Lässt sich dieses Prinzip der einen Kamera auch auf Sport anwenden?
Nur bedingt. Beim Boxen wäre es gut möglich, da das Aktionsfeld relativ klein ist: Man hat so alles im Blick. Beim Tennis funktioniert es auch sehr gut. 3D verbessert hier sogar die Sichtbarkeit, da der Ball plastisch wird und man besser verfolgen kann, wie er über das Feld oder das Netz fliegt.

Und bei Fußball?
Da würde eine Kamera nur wenig Sinn machen. Das lässt sich leicht vergleichen: Wenn man im Stadion auf einem Platz sitzt, von dem aus man das gesamte Spielfeld im Blick hat, ist man so weit weg, dass man vom eigentlichen Spiel nicht mehr alles mitbekommt. Deshalb sehen viele Fußballspiele lieber im Fernsehen als im Stadion, weil man durch die Nahaufnahmen, Analysen und Zeitlupenwiederholungen viel näher am Spielgeschehen ist.

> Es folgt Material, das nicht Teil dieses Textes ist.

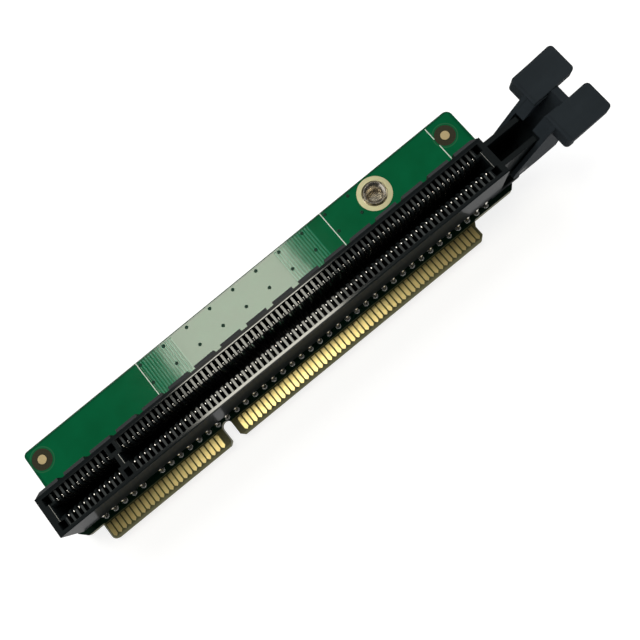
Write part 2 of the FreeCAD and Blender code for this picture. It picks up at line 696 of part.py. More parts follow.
def contact_section(row):
    """Side outline of a bent contact strip, from its lead-in tip down the slot side and back up."""
    tail_in = f"{row}_tail - strip_thickness / 2"
    tail_out = f"{row}_tail + strip_thickness / 2"
    tip = ("lead_offset", "housing_height - lead_drop")
    touch_height = "housing_height - touch_drop"
    touch = ("touch_offset", touch_height)
    touch_back = ("touch_offset + strip_thickness", touch_height)
    beam_out = "cavity_reach - beam_gap"
    if row == "inner":
        return [tip, touch, (tail_in, "tail_bend"), (tail_in, "-tail_reach"),
                (tail_out, "-tail_reach"), (tail_out, "tail_bend"), touch_back]
    return [tip, touch,
            (f"{beam_out} - strip_thickness", "beam_turn"),
            (tail_in, "tail_bend"), (tail_in, "-tail_reach"),
            (tail_out, "-tail_reach"), (tail_out, "tail_bend"),
            (beam_out, "beam_turn"),
            touch_back]


def make_contact(row):
    """One stamped spring contact of a row, standing at x = 0."""
    contact = extruded(f"{row}_contact", "YZ", contact_section(row), "contact_width / 2")
    doc.recompute()
    return contact


def make_contacts():
    nodes = []
    for row in ("outer", "inner"):
        one = make_contact(row).Shape
        for side, own_row, section, places in tail_rows():
            if own_row != row:
                continue
            shape = one.copy()
            if side == "near":
                shape = shape.mirror(FreeCAD.Vector(), FreeCAD.Vector(0, 1, 0))
            pieces = []
            for place in places:
                piece = shape.copy()
                piece.translate(FreeCAD.Vector(place, 0, 0))
                pieces.append(piece)
            name = f"{side}_{row}_contacts_{section}"
            node = doc.addObject("Part::Feature", name)
            node.Shape = Part.makeCompound(pieces)
            node.Label = name
            nodes.append(node)
    return nodes


# ---------------------------------------------------------------- gold fingers

def make_fingers():
    half = "finger_width / 2"
    blank = extruded("finger", "XY", [
        (f"-{half}", "-finger_top"),
        (f"-{half}", "-(finger_tip - finger_point)"),
        ("0", "-finger_tip"),
        (half, "-(finger_tip - finger_point)"),
        (half, "-finger_top"),
    ], "0", "finger_thickness")
    doc.recompute()
    pitch = size("pin_pitch")
    back = -size("board_thickness") - size("finger_thickness")
    sections = (("short", size("first_finger"), int(size("short_fingers"))),
                ("long", size("first_long_finger"), int(size("long_fingers"))))
    nodes = []
    for face, height in (("front", 0.0), ("back", back)):
        for section, first, count in sections:
            pieces = []
            for step in range(count):
                piece = blank.Shape.copy()
                piece.translate(FreeCAD.Vector(first + step * pitch, 0, height))
                pieces.append(piece)
            name = f"{face}_{section}_fingers"
            node = doc.addObject("Part::Feature", name)
            node.Shape = Part.makeCompound(pieces)
            node.Label = name
            nodes.append(node)
    return nodes


# ---------------------------------------------------------------- fixing, marks

def turned(name, across, along, section):
    """Body turned about an upright axis through (across, along); the section is (radius, height)."""
    body = new_body(name)
    sketch = body_sketch(body, f"{name}_section", "XZ")
    draw_outline(sketch, section)
    turn = body.newObject("PartDesign::Revolution", f"{name}_turn")
    turn.Profile = sketch
    turn.ReferenceAxis = (sketch, ["V_Axis"])
    turn.Angle = 360
    body.setExpression("Placement.Base.x", cell(f"{across} - fixing_x"))
    body.setExpression("Placement.Base.y", cell(f"{along} - fixing_y"))
    doc.recompute()
    return body


def make_turned_parts():
    back = "-board_thickness"
    pad_radius = f"{FIXING_HOLE} + pad_ring"
    pad_spool = turned("fixing_pad", "fixing_x", "fixing_y", [
        (FIXING_HOLE, "plating"),
        (FIXING_HOLE, f"{back} - plating"),
        (pad_radius, f"{back} - plating"),
        (pad_radius, back),
        (f"{FIXING_HOLE} + plating", back),
        (f"{FIXING_HOLE} + plating", "0"),
        (pad_radius, "0"),
        (pad_radius, "plating"),
    ])
    seat = f"{back} - plating"
    bush = turned("threaded_bush", "fixing_x", "fixing_y", [
        ("0", "-thread_bottom"),
        ("0", "-tail_reach"),
        (f"{BARREL} + flange_ring", "-tail_reach"),
        (f"{BARREL} + flange_ring", seat),
        (BARREL, seat),
        (BARREL, "barrel_rise"),
        ("thread_radius + countersink", "barrel_rise"),
        ("thread_radius", "barrel_rise - countersink"),
        ("thread_radius", "-thread_bottom"),
    ])
    marks = []
    for name, across, along in (("left_fiducial", "-left_mark_x", "left_mark_y"),
                                ("right_fiducial", "right_mark_x", "right_mark_y")):
        marks.append(turned(name, across, along, rectangle("0", "fiducial_radius", "0", "plating")))
    return [pad_spool, bush] + marks


# ---------------------------------------------------------------- build, place, check, write

def place_at_fixing(node):
    """Move a sub-part from the connector's axes to the fixing thread's."""
    node.setExpression("Placement.Base.x", cell("-fixing_x"))
    node.setExpression("Placement.Base.y", cell("-fixing_y"))


flat_parts = [make_board(), make_housing(), make_latch()] + make_contacts() + make_fingers()
for node in flat_parts:
    place_at_fixing(node)
sub_parts = flat_parts + make_turned_parts()
doc.recompute()

for item in doc.Objects:
    assert not {"Invalid", "Error"} & set(item.State), (item.Name, item.State)
os.makedirs("parts", exist_ok=True)
for node in sub_parts:
    assert not node.Shape.isNull() and node.Shape.isValid(), node.Label
    node.Shape.exportStep(f"parts/{node.Label}.step")
    print(node.Label, len(node.Shape.Solids), round(node.Shape.Volume, 3))
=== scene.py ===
"""Riser card: finishes, contacts, solder, vias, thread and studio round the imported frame."""

import json
import math

import bmesh
import bpy
from mathutils import Euler, Matrix, Vector


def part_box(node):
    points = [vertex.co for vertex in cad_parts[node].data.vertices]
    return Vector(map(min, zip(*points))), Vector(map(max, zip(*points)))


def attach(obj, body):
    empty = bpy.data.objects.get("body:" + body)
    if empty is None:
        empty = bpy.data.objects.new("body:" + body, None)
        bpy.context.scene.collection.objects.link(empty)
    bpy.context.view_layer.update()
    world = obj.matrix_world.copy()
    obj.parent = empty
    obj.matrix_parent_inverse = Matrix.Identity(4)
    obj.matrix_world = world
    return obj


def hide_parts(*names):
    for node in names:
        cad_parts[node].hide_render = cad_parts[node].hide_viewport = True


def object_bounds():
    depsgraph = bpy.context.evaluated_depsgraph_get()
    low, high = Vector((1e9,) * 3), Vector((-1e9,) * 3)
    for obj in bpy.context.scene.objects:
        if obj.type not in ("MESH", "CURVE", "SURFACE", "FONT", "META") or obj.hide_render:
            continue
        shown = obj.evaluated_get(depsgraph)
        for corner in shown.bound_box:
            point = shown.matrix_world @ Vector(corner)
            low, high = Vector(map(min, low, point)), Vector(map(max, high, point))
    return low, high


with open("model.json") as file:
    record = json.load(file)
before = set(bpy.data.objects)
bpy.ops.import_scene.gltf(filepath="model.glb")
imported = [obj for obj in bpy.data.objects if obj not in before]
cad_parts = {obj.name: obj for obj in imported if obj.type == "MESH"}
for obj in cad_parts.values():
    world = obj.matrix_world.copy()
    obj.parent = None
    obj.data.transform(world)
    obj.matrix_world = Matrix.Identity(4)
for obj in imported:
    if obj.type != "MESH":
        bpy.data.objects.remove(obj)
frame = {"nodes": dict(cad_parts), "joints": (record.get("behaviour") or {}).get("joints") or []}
CAD_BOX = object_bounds()

BOARD_BODY = "riser"
LATCH_BODY = "latch"
SIDES = ((1, "far"), (-1, "near"))
ROWS = ("outer", "inner")

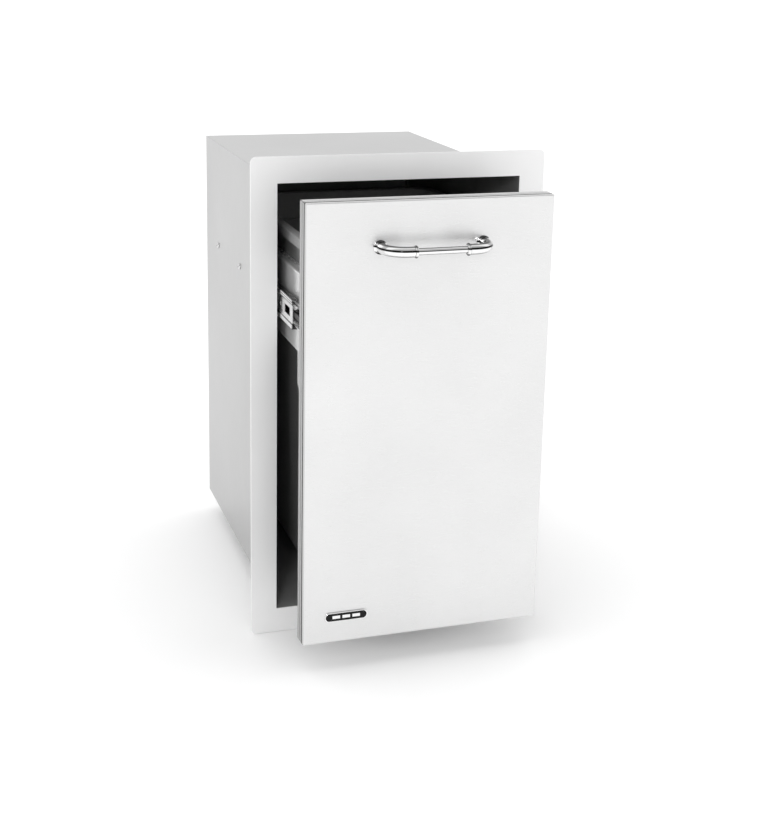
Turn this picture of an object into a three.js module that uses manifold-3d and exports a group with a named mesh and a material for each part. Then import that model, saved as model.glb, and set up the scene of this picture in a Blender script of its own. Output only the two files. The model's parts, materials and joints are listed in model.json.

Fußball ist momentan das Aushängeschild für Sky 3D. Was ist anders im Vergleich zu einer normalen 2D-Übertragung?
Technisch gesehen ist es natürlich so, dass das 2D-Signal nicht einfach hochgerechnet oder 3D-Kameras neben die 2D-Kameras gestellt werden können. Die 3D-Kameras müssen ganz anders positioniert werden. Viele der neuen bzw. modernisierten Stadien in Deutschland sind allerdings regelrecht um die optimalen 2D-Kamerapositionen herumgebaut – es gibt fixe Plätze für sie. Manchmal müssen wir für die optimale Positionierung einer 3D-Kamera Teile der Tribüne nutzen und dafür die entsprechenden Sitzplätze kaufen. In einigen wenigen Stadien ist es auch damit noch nicht getan, um die 3D-Qualität zu erzielen, die wir uns wünschen. Deshalb gibt es von dort nur Übertragungen in 2D.

Gab es Proteste der Fans, weil Sky mit seinen 3D-Kameras Sitzplätze blockiert?
Meines Wissens nach nicht. Bis auf die Dauerkartenbesitzer, die jede Woche im Stadion sind, bemerken die meisten die 3D-Kameras vermutlich gar nicht. Für die 2D-Teams kann es aber schon Umstellungen geben, denn wo man beim letzten Spiel noch ungehindert mit seinem Equipment durchgehen konnte, steht nun plötzlich eine zusätzliche 3D-Kamera. Bei Spitzenspielen sind manchmal bis zu 30 Kameras im Stadion: 14 bis 16 für unsere HD-Übertragung, 7 für die zusätzlichen 3D-Aufnahmen und bei bestimmten Spielen noch weitere Kameras anderer TV-Anbieter.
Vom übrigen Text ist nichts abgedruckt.